Lent day 13: Roots
This past year, I've been the tree a fair bit. Fruitless too much. Needing nurture and care and watering and tending. The reasons are many and legitimate. Serious losses. Dear, dear friends falling to pieces. Ministry paths dead-ended. Medical challenges. The fruit I've been producing over and over again for years -- great big bushels of juicy, delicious creativity and excitement -- was a lean harvest at times.
M., my farmer friend tells me that fields need to go to sleep for a season so the nutrients can be replenished and the soil renewed. But, she said, it is different with trees. A common problem with trees is that they are nourished too shallowly -- not deeply watered. Fresh soil and manure laid on top of hard-packed ground and not dug into the soil. The tree roots come up to the surface to get to the water and food and dry out and wither.

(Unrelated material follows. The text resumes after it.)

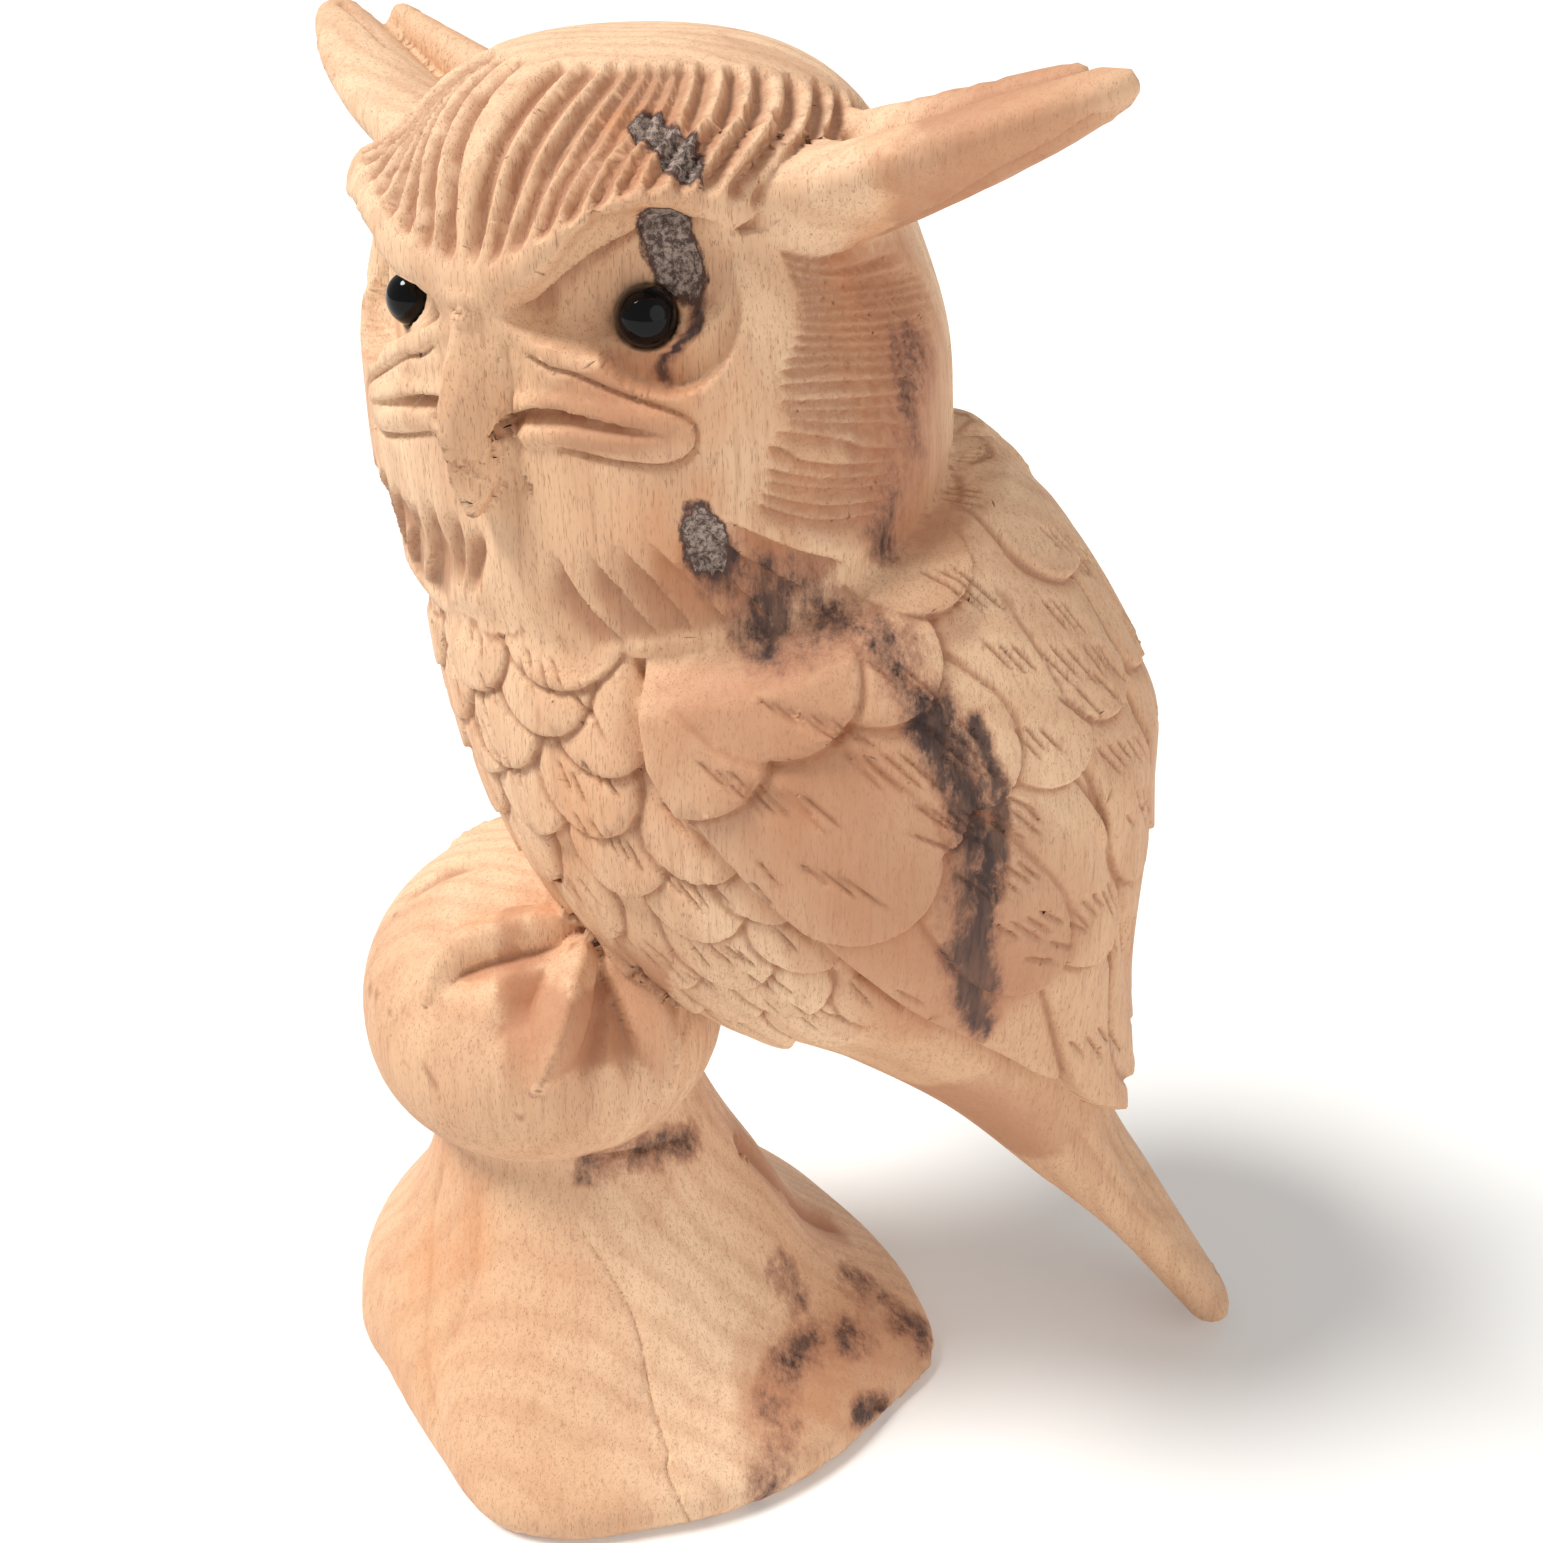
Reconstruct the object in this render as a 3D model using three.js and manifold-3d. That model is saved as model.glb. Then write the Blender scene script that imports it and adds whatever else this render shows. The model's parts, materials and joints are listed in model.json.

Trees flourish and fruit when the roots go deep, deep into the ground. The roots are supported. The deep soil holds the water longer. The nourishing soil lies deep in the ground. How to fruit regularly? Let that life-giving water of God's word pour into me and pour in long, long drinks. Not the shallow one-verse self-help pablum that I have "time" for. But deep wrestling, questioning, conversing, yelling at, crying over, conversations with scripture. I need to stretch my roots deep into the ground and know the soil in which I am planted. To stretch into and through the world and be fed by the community. To be fed by the many beautiful and diverse voices. To listen deeply and be enriched and absorb the stories. God tends and waters and provides the rich community soil for us. No excuses. Be nurtured and fed and stretch my roots and fruit. Bear the fruit of God's love. Stretch those roots deep.